» **Supplied entries**:

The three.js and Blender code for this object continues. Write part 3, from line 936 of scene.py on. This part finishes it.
==
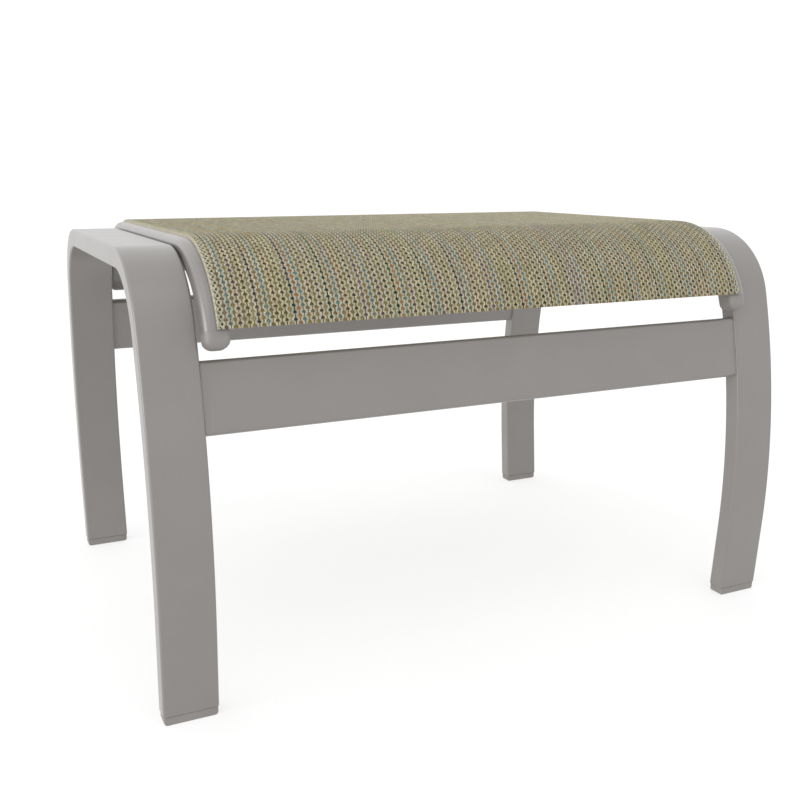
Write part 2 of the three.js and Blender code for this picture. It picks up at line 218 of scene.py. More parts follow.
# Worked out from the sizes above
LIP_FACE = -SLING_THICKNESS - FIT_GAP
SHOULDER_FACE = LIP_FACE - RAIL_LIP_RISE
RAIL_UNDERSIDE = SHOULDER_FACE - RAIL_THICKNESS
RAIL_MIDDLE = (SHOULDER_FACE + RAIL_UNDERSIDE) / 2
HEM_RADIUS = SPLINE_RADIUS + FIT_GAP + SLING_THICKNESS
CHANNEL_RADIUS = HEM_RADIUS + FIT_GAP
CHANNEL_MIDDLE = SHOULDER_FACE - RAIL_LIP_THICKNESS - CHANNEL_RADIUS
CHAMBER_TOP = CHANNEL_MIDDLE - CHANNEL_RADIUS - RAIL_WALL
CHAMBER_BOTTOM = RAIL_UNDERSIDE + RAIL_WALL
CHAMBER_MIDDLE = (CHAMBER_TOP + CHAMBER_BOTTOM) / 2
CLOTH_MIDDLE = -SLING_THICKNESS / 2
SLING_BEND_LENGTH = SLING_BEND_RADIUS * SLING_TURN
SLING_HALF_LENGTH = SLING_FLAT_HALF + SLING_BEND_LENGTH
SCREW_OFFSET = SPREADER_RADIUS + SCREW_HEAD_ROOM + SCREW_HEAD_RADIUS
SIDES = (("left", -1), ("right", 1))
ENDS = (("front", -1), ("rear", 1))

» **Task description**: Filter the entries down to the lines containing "Blender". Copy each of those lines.

» **Finished answer**:
The three.js and Blender code for this object continues. Write part 3, from line 936 of scene.py on. This part finishes it.
Write part 2 of the three.js and Blender code for this picture. It picks up at line 218 of scene.py. More parts follow.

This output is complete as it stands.